Task prompt:
Only one stretch of the data below should be repeated: the lines from the line containing "[]).append(spacer(x, z, height))" through the line containing "cad_parts[obj.name] = obj", inclusive, exactly as they are.

— START —

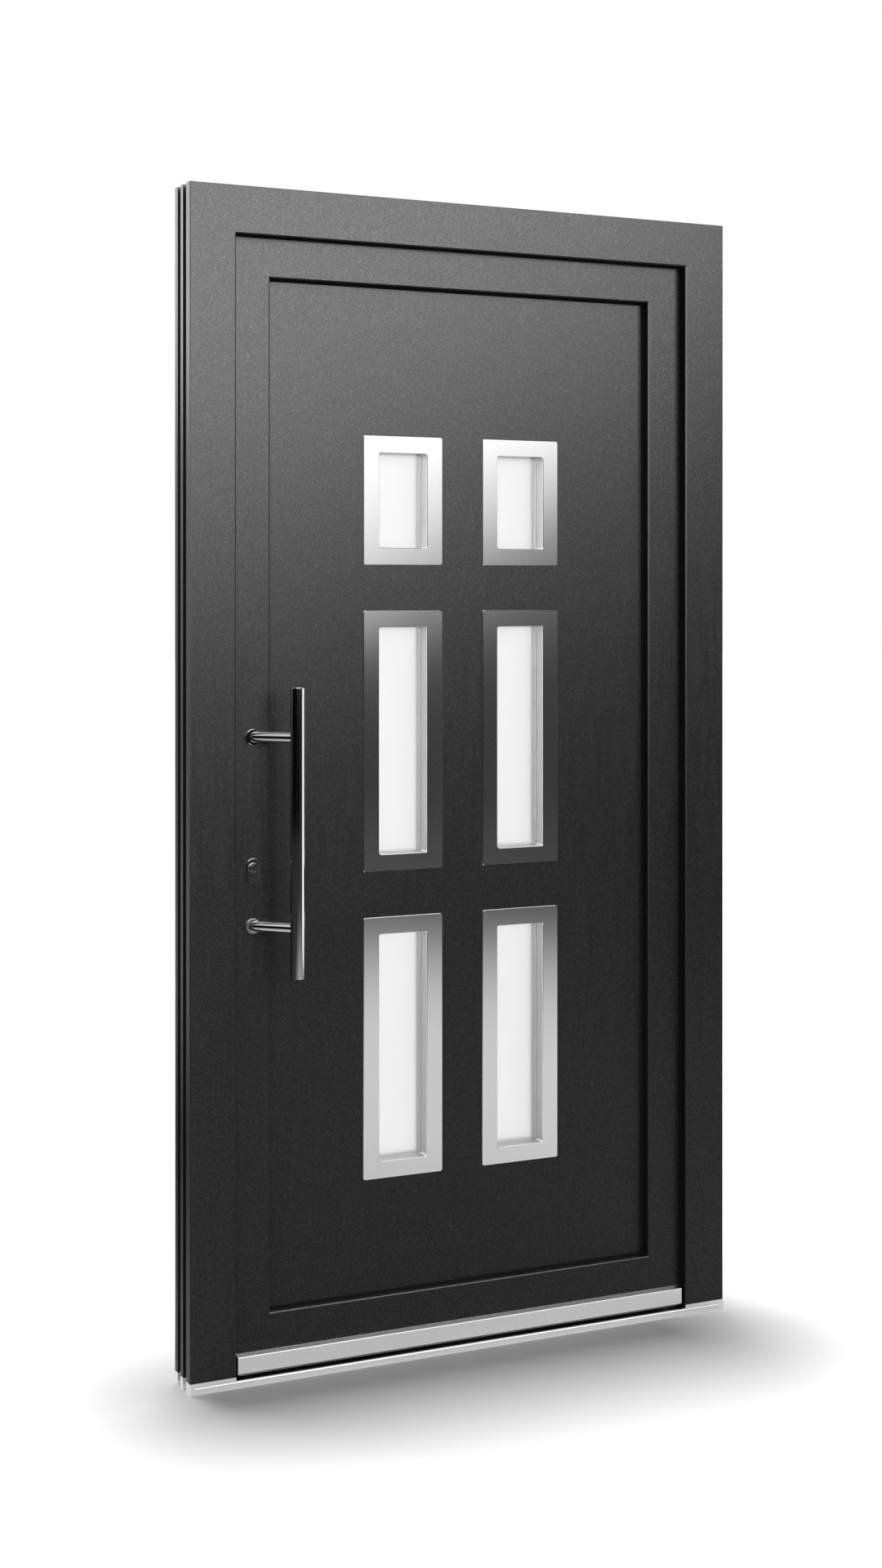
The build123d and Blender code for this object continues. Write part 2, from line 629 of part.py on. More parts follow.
def bolt_slot(x_range, z):
    """Room for a latch or bolt to pass between the leaf's edge and the frame."""
    depth_range = (BOLT_DEPTH - BOLT_SLOT_WIDTH / 2, BOLT_DEPTH + BOLT_SLOT_WIDTH / 2)
    return block(x_range, depth_range, (z - BOLT_SLOT_HEIGHT / 2, z + BOLT_SLOT_HEIGHT / 2))


def lock_strip():
    """Metal strip of the lock, flush in the groove down the leaf's edge, slotted for its bolts."""
    edge = -LEAF_SIDE + FLANGE
    x_range = (edge, edge + LOCK_GROOVE_DEPTH)
    depth_range = (BOLT_DEPTH - LOCK_GROOVE_WIDTH / 2, BOLT_DEPTH + LOCK_GROOVE_WIDTH / 2)
    low = LEAF_RAIL_BASE + LOCK_STRIP_MARGIN
    high = LEAF_TOP - FLANGE - LOCK_STRIP_MARGIN
    solid = block(x_range, depth_range, (low, high))
    for z in BOLT_HEIGHTS:
        solid -= bolt_slot(x_range, z)
    return solid


def keep(height, length):
    """Strike plate on the frame's rebate, slotted for the bolts and bevelled where they strike."""
    wall = -HALF_WIDTH + REBATE
    x_range = (wall, wall + KEEP_THICKNESS)
    depth_range = (BOLT_DEPTH - KEEP_WIDTH / 2, BOLT_DEPTH + KEEP_WIDTH / 2)
    solid = block(x_range, depth_range, (height - length / 2, height + length / 2))
    lead_in = solid.edges().filter_by(Axis.Z).group_by(Axis.Y)[-1].sort_by(Axis.X)[-1]
    solid = chamfer(lead_in, KEEP_LEAD_IN)
    for z in BOLT_HEIGHTS:
        if abs(z - height) < length / 2:
            solid -= bolt_slot(x_range, z)
    return solid


def keeps():
    """The three strike plates."""
    places = [(LOWER_KEEP, END_KEEP_LENGTH), (MIDDLE_KEEP, MIDDLE_KEEP_LENGTH), (UPPER_KEEP, END_KEEP_LENGTH)]
    return [keep(*place) for place in places]


def upright_disc(radius, z_range):
    """Cylinder on the hinge axis between two heights."""
    centre = (HINGE_X, y_at(HINGE_DEPTH), sum(z_range) / 2)
    return Pos(*centre) * Cylinder(radius, z_range[1] - z_range[0])


def hinge_plate(x_range, front, z):
    """Flat plate of a hinge half, with its corners cut off."""
    centre = Pos(sum(x_range) / 2, z)
    outline = chamfer((centre * Rectangle(x_range[1] - x_range[0], HINGE_HEIGHT)).vertices(), HINGE_PLATE_CORNER)
    return plate(outline, (front, front + HINGE_PLATE))


def frame_hinge(z):
    """Hinge half on the frame: a plate, two knuckles and the pin between them."""
    half = HINGE_HEIGHT / 2
    inner = LEAF_KNUCKLE / 2 + KNUCKLE_GAP
    left = HINGE_X + FRAME_PLATE_INSET
    solid = hinge_plate((left, left + FRAME_PLATE_WIDTH), FRAME_DEPTH, z)
    solid += upright_disc(PIN_RADIUS, (z - half, z + half))
    for z_range in ((z - half, z - inner), (z + inner, z + half)):
        solid += upright_disc(KNUCKLE_RADIUS, z_range)
        web = (HINGE_X + KNUCKLE_RADIUS - HINGE_WEB, HINGE_X + KNUCKLE_RADIUS)
        solid += block(web, (FRAME_DEPTH, HINGE_DEPTH), z_range)
    return solid


def leaf_hinge(z):
    """Hinge half on the leaf: a plate and the middle knuckle, bored for the pin."""
    right = LEAF_SIDE - LEAF_PLATE_INSET
    knuckle = (z - LEAF_KNUCKLE / 2, z + LEAF_KNUCKLE / 2)
    solid = hinge_plate((right - LEAF_PLATE_WIDTH, right), LEAF_BACK, z)
    solid += block((right, HINGE_X), (LEAF_BACK, LEAF_BACK + HINGE_STAND_OFF), knuckle)
    solid += upright_disc(KNUCKLE_RADIUS, knuckle)
    return solid - upright_disc(PIN_RADIUS + PIN_CLEARANCE, knuckle)


def build():
    """Every piece of the door by node name."""
    nodes = {
        "frame_jamb_lock": frame_member("lock"),
        "frame_jamb_hinge": frame_member("hinge"),
        "frame_head": frame_member("top"),
        "frame_gasket": frame_gasket(),
        "threshold_outer": threshold_outer(),
        "threshold_break": threshold_break(),
        "threshold_inner": threshold_inner(),
        "threshold_end_blocks": [end_block(-1), end_block(1)],
        "lock_keeps": keeps(),
        "leaf_stile_lock": lock_stile(),
        "leaf_stile_hinge": leaf_member("hinge"),
        "leaf_top_rail": leaf_member("top"),
        "leaf_bottom_rail": leaf_member("bottom"),
        "leaf_seals": [flange_seal(), foot_seal()],
        "glazing_gasket": glazing_gasket(),
        "glazing_beads_sides": [bead("lock"), bead("hinge")],
        "glazing_beads_ends": [bead("top"), bead("bottom")],
        "panel_outer_skin": panel_layer((PANEL_FRONT, PANEL_FRONT + PANEL_SKIN), True),
        "panel_core": panel_core(),
        "panel_inner_skin": panel_layer((PANEL_BACK - PANEL_SKIN, PANEL_BACK), False),
        "weather_bar": weather_bar(),
        "pull_handle": pull_handle(),
        "pull_rosettes": [rosette(z) for z in post_heights()],
        "escutcheon_outer": outer_escutcheon(),
        "lock_cylinder": lock_cylinder(),
        "lock_strip": lock_strip(),
        "inner_handle_plate": inner_plate(),
        "inner_handle_lever": inner_lever(),
    }
    for name, row, x, z, height in window_places():
        nodes[f"window_trim_{name}"] = outer_trim(x, z, height)
        nodes.setdefault(f"inner_trims_{row}", []).append(inner_trim(x, z, height))
        nodes.setdefault("glass_outer_panes", []).append(pane(x, z, height, GLASS_FRONT))
        nodes.setdefault("glass_inner_panes", []).append(pane(x, z, height, GLASS_BACK - PANE))
        nodes.setdefault("glass_spacers", []).append(spacer(x, z, height))
    for name, z in HINGE_HEIGHTS.items():
        nodes[f"hinge_frame_{name}"] = frame_hinge(z)
        nodes[f"hinge_leaf_{name}"] = leaf_hinge(z)
    return nodes


def write(nodes):
    """Write one STEP file for each node."""
    os.makedirs("parts", exist_ok=True)
    for name, pieces in nodes.items():
        if isinstance(pieces, list):
            pieces = Compound(children=pieces)
        export_step(pieces, f"parts/{name}.step")


write(build())
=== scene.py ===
"""Looks of the entrance door: finishes, small fittings, floor, light and camera.

Lengths are in metres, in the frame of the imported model: X across, +Y indoors, +Z up.
"""
import bmesh
import bpy
import json
import math
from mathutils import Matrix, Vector

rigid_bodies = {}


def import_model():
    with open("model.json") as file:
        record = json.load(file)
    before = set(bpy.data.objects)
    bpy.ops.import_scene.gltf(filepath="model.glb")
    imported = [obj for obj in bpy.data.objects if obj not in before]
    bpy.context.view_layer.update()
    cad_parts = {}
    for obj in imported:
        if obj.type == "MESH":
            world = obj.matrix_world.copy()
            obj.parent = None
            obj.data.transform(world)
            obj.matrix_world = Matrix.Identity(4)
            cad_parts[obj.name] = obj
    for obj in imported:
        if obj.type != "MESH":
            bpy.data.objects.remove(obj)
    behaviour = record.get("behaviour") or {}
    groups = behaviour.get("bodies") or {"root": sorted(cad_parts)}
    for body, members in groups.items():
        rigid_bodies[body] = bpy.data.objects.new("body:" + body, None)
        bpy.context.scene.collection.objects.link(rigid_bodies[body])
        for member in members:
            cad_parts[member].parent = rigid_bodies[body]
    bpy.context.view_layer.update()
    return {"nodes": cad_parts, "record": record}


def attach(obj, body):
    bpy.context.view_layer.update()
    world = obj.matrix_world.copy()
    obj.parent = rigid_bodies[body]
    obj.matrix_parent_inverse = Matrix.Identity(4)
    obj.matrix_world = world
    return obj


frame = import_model()

# Camera, fitted to the photograph's upright and level edges
CAMERA_PLACE = (-1.7755, -3.6547, 1.3847)
CAMERA_TURN = math.radians(-25.359)
CAMERA_LENS = 50.44
CAMERA_SENSOR = 36
CAMERA_SHIFT = -0.1207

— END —

The output:
        nodes.setdefault("glass_spacers", []).append(spacer(x, z, height))
    for name, z in HINGE_HEIGHTS.items():
        nodes[f"hinge_frame_{name}"] = frame_hinge(z)
        nodes[f"hinge_leaf_{name}"] = leaf_hinge(z)
    return nodes


def write(nodes):
    """Write one STEP file for each node."""
    os.makedirs("parts", exist_ok=True)
    for name, pieces in nodes.items():
        if isinstance(pieces, list):
            pieces = Compound(children=pieces)
        export_step(pieces, f"parts/{name}.step")


write(build())
=== scene.py ===
"""Looks of the entrance door: finishes, small fittings, floor, light and camera.

Lengths are in metres, in the frame of the imported model: X across, +Y indoors, +Z up.
"""
import bmesh
import bpy
import json
import math
from mathutils import Matrix, Vector

rigid_bodies = {}


def import_model():
    with open("model.json") as file:
        record = json.load(file)
    before = set(bpy.data.objects)
    bpy.ops.import_scene.gltf(filepath="model.glb")
    imported = [obj for obj in bpy.data.objects if obj not in before]
    bpy.context.view_layer.update()
    cad_parts = {}
    for obj in imported:
        if obj.type == "MESH":
            world = obj.matrix_world.copy()
            obj.parent = None
            obj.data.transform(world)
            obj.matrix_world = Matrix.Identity(4)
            cad_parts[obj.name] = obj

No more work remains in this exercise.